Only the lines from the first one through the line with "end), (0, end)]" should be printed, exactly as they appear.

Records for processing =

+++

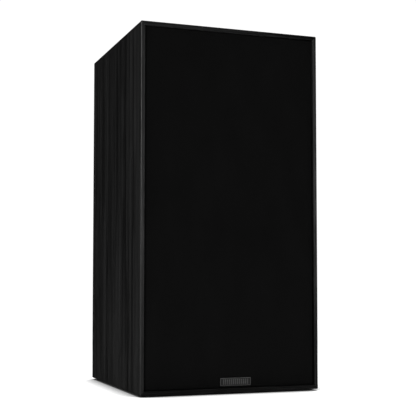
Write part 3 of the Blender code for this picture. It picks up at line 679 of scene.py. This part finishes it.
def build_cabinet():
    weight_bevel = {"width": EDGE_RADIUS, "segments": 4, "limit_method": "WEIGHT", "harden_normals": True}
    shell = evaluated(cabinet_shell(), ("BEVEL", weight_bevel))
    # Two copies of one vinyl. Besides the grain's direction, they differ in painted light: the upright copy,
    # on the sides and the back, is painted lighter (0.0155) than the level copy on the top and the bottom
    # (0.0095), and the rebate factor paints shade (0.2) into the side walls' rebates and light (1.8) into
    # those of the top and the bottom.
    upright = black_ash("black_ash_upright", 2, 0.0155, 0.7, 0.2)
    level = black_ash("black_ash_level", 0, 0.0095, 0.18, 1.8)
    walls = {"left_side": upright, "right_side": upright, "top": level, "bottom": level}
    for side, look in walls.items():
        stand_in(f"{side}_panel", mitred(shell, side), look)
    rear = packed_mesh("rear_panel")
    rear.shade_flat()
    stand_in("rear_panel", rear, upright)


def build_baffle():
    """The board behind the grille, with its rebates and cut-outs turned fine."""
    size = baffle_high - baffle_low
    outline = rounded_rectangle(size.x, size.z, 1 * MM, 0, middle_z)
    board = lofted("baffle_board", [(outline, baffle_low.y), (outline, baffle_high.y)])

    def stepped(rebate, step, hole, end):
        return [(0, -1), (rebate, -1), (rebate, step), (hole, step), (hole, end), (0, end)]

    cutters = [
        spun("woofer_hole", stepped(89.5, 4.9, 75, 20), centre_of("woofer_basket")),
        spun("tweeter_hole", stepped(52.4, 4.2, 38, 20), centre_of("tweeter_faceplate")),
    ]
    for node in SOCKETS:
        cutters.append(spun(node, stepped(7.3, 1.7, 5.9, 13.4), centre_of(node), SMALL))
    for node in WOOFER_SCREWS + TWEETER_SCREWS:
        cutters.append(spun(node, tube(0, 2, 1.5, 16), centre_of(node), 16, first=HOLE_TURN))
    stand_in("front_baffle", carved(board, *cutters), satin_paint())


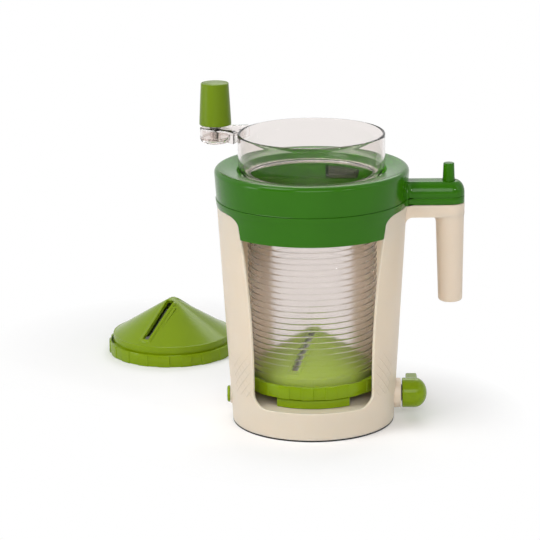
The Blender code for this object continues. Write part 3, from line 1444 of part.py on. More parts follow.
def make_suction_lever(carrier):
    """A dome on the axle's end with a flat arm that lies backwards along the housing."""
    tip = DOME_START + LEVER_DOME_LENGTH
    straight = DOME_START + LEVER_DOME_STRAIGHT
    profile = [(0.0, DOME_START), (LEVER_DOME_RADIUS, DOME_START)]
    for step in range(2 * CORNER_STEPS + 1):
        angle = math.pi / 2 * step / (2 * CORNER_STEPS)
        radius = LEVER_DOME_RADIUS * math.cos(angle) if step < 2 * CORNER_STEPS else 0.0
        profile.append((radius, straight + (tip - straight) * math.sin(angle)))
    lever = turned(profile, GRIP_SIDES)
    lever.data.transform(Matrix.Translation((0.0, 0.0, AXLE_HEIGHT)) @ SIDE)
    bend = LEVER_ARM_HALF_HEIGHT
    quarter = math.pi / 2
    outline = [(0.0, -bend)]
    outline += arc((LEVER_ARM_LENGTH - bend, 0.0), bend, -quarter, quarter, 2 * CORNER_STEPS)
    outline.append((0.0, bend))
    outline = [(y, AXLE_HEIGHT + z) for y, z in outline]
    start = DOME_START + LEVER_ARM_START
    join(lever, prism(outline, start, start + LEVER_ARM_WIDTH, SIDE))
    socket = DOME_START + LEVER_SOCKET + GAP
    cut(lever, rod(AXLE_RADIUS + GAP, DOME_START - OVERRUN, socket, (0.0, AXLE_HEIGHT), SIDE))
    place(lever, "suction_lever", "lime_plastic", carrier)


def main():
    for item in list(bpy.data.objects):
        bpy.data.objects.remove(item)
    drum_axis = pivot("drum_axis", Vector((0.0, 0.0, NECK_SEAT)))
    knob_axis = pivot("knob_axis", Vector((CRANK_X, CRANK_Y, KNOB_LOW)))
    release_axis = pivot("release_axis", Vector((PIVOT_X, 0.0, LEVER_LOW)))
    axle_axis = pivot("axle_axis", Vector((0.0, 0.0, AXLE_HEIGHT)))
    stem_axis = pivot("stem_axis", Vector((0.0, 0.0, 0.0)))
    spare_place = pivot("spare_place", Vector((SPARE_X, SPARE_Y, 0.0)))

    make_housing()
    make_lower_collar()
    make_upper_ring()
    make_collar_fasteners()
    make_half_nut(release_axis)
    make_release_lever(release_axis)
    make_release_spring()
    make_drum(drum_axis)
    make_neck_ring(drum_axis)
    make_knob(drum_axis, knob_axis)
    make_insert("insert", (0.0, 0.0), INSERT_LOW, INSERT_CONE_RISE, INSERT_SLOT_TURN_SHARE, drum_axis)
    make_insert("spare", (SPARE_X, SPARE_Y), 0.0, SPARE_CONE_RISE, SPARE_SLOT_TURN_SHARE, spare_place)
    make_prong_plate()
    make_suction_pad()
    make_bottom_cover()
    make_cup_stem(stem_axis)
    make_lift_cam(axle_axis)
    make_axle_pieces(axle_axis)
    make_suction_lever(axle_axis)


main()
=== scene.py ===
"""The visible surfaces, finishes and studio of a hand cranked spiralizer.

Each surface is a grid of points worked out with numpy. Lengths are metres in the frame's own
coordinates: +Z is up, the front window faces -Y and the handle is at +X.
"""

import math

import bmesh
import bpy
import numpy as np
from mathutils import Matrix, Vector


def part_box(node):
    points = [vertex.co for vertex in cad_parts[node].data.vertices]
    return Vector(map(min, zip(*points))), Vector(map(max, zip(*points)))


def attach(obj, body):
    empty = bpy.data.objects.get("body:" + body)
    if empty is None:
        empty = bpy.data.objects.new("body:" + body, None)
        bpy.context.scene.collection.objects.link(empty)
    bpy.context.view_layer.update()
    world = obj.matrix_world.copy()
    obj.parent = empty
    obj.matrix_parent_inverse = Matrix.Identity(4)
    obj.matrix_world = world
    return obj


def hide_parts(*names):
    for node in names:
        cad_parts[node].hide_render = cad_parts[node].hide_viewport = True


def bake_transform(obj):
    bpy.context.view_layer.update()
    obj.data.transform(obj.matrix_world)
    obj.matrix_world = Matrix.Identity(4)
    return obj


bl_info = {
    "name": "Spiralizer surfaces",
    "version": (1, 0, 0),
    "blender": (4, 5, 0),
    "location": "View3D > Sidebar > Spiralizer",
    "description": "Builds the smooth surfaces, finishes and studio of a spiralizer around its frame",
    "category": "Object",
}

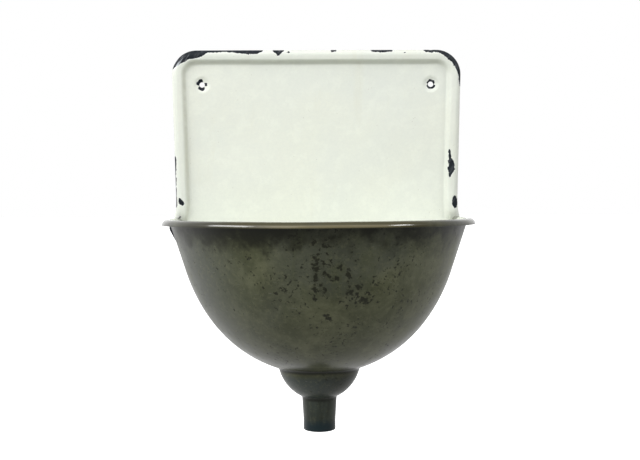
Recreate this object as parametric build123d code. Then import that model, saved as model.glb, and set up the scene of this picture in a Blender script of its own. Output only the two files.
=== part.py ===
from build123d import *

import math
import os

# Wall-hung enamelled steel basin of an old drinking fountain.
# Millimetres. +Z is up, -Y is the front. The origin is the midpoint of the two
# screw holes, on the wall plane.

os.makedirs("parts", exist_ok=True)

# Driving dimensions
SHEET = 1.6                 # enamelled sheet steel
HOLE_SPACING = 278.0        # between the two screw holes
HOLE_R = 3.25               # screw hole
HOLE_BELOW_TOP = 41.5       # hole centre to the panel's top edge
HOLE_ABOVE_RIM = 160.5      # hole centre to the crest of the bowl's lip

# Splashback panel
PANEL_HALF_TOP = 175.3      # half width below the top corners
PANEL_HALF_RIM = 171.0      # half width where the panel meets the lip
CORNER_R = 30.0             # top corners
FIELD_Y = 5.0               # front face of the flat field, from the wall
CREST_Y = 11.0              # top of the raised border, from the wall
BORDER_W = 11.5             # outer edge to the inner wall of the border
BORDER_OUTER_R = 6.0        # outer rounding of the border
BORDER_INNER_R = 2.6        # rounding of the border's inner wall
DIMPLE_TOP_R = 10.0         # pressed seat round each screw hole
DIMPLE_FLOOR_R = 6.8
DIMPLE_BACK_GROW = 1.4      # extra radius on the back of a seat
PANEL_RUN_ON = 60.0         # the border outline goes this far below the lip before it is cut off

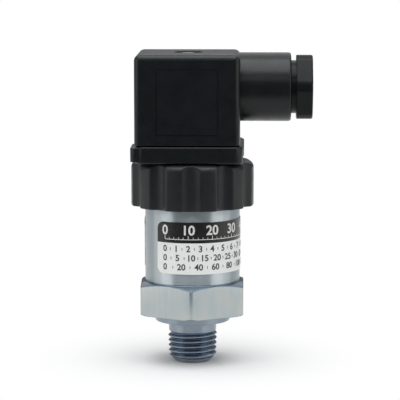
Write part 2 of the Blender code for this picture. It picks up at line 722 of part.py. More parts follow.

+++

Result of this exercise =
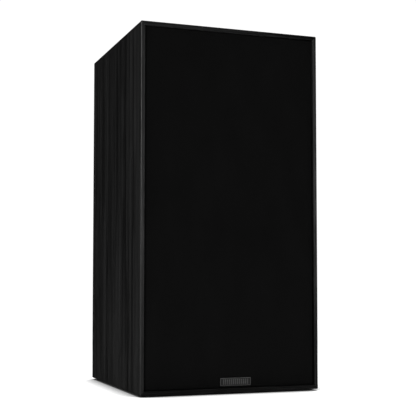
Write part 3 of the Blender code for this picture. It picks up at line 679 of scene.py. This part finishes it.
def build_cabinet():
    weight_bevel = {"width": EDGE_RADIUS, "segments": 4, "limit_method": "WEIGHT", "harden_normals": True}
    shell = evaluated(cabinet_shell(), ("BEVEL", weight_bevel))
    # Two copies of one vinyl. Besides the grain's direction, they differ in painted light: the upright copy,
    # on the sides and the back, is painted lighter (0.0155) than the level copy on the top and the bottom
    # (0.0095), and the rebate factor paints shade (0.2) into the side walls' rebates and light (1.8) into
    # those of the top and the bottom.
    upright = black_ash("black_ash_upright", 2, 0.0155, 0.7, 0.2)
    level = black_ash("black_ash_level", 0, 0.0095, 0.18, 1.8)
    walls = {"left_side": upright, "right_side": upright, "top": level, "bottom": level}
    for side, look in walls.items():
        stand_in(f"{side}_panel", mitred(shell, side), look)
    rear = packed_mesh("rear_panel")
    rear.shade_flat()
    stand_in("rear_panel", rear, upright)


def build_baffle():
    """The board behind the grille, with its rebates and cut-outs turned fine."""
    size = baffle_high - baffle_low
    outline = rounded_rectangle(size.x, size.z, 1 * MM, 0, middle_z)
    board = lofted("baffle_board", [(outline, baffle_low.y), (outline, baffle_high.y)])

    def stepped(rebate, step, hole, end):
        return [(0, -1), (rebate, -1), (rebate, step), (hole, step), (hole, end), (0, end)]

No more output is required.